The Bishop of Alby celebrated the nuptial ceremony. By that deed, "if my
Lady Anne were to die before King Charles, and his children, issue of
their marriage, she ceded and transferred irrevocably to him and his
successors, kings of France, all her rights to the duchy of Brittany.
King Charles ceded in like manner to my Lady Anne his rights to the
possession of the said duchy, if he were to die before her with-out
children born of their marriage. My Lady Anne could not, in case of
widowhood, contract a second marriage save with the future king, if it
were his pleasure and were possible, or with other near and presumptive
future successor to the throne, who should be bound to make to the king
regnant, on account of the said duchy, the same acknowledgments that the
predecessors of the said Lady Anne had made." On the 7th of February,
1492, Anne was crowned at St. Denis; and next day, the 8th of February,
she made her entry in state into Paris, amidst the joyful and earnest
acclamations of the public.

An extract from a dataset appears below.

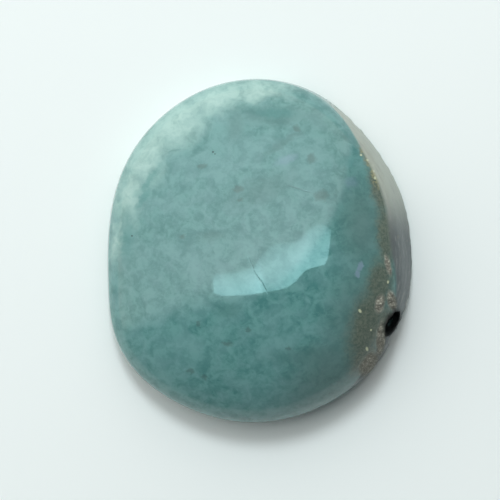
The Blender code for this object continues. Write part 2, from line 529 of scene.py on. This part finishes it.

A sensible and a legitimate joy: for the
reunion of Brittany to France was the consolidation of the peace which,
in this same century, on the 17th of September, 1453, had put an end to
the Hundred Years' War between France and England, and was the greatest
act that remained to be accomplished to insure the definitive victory and
the territorial constitution of French nationality.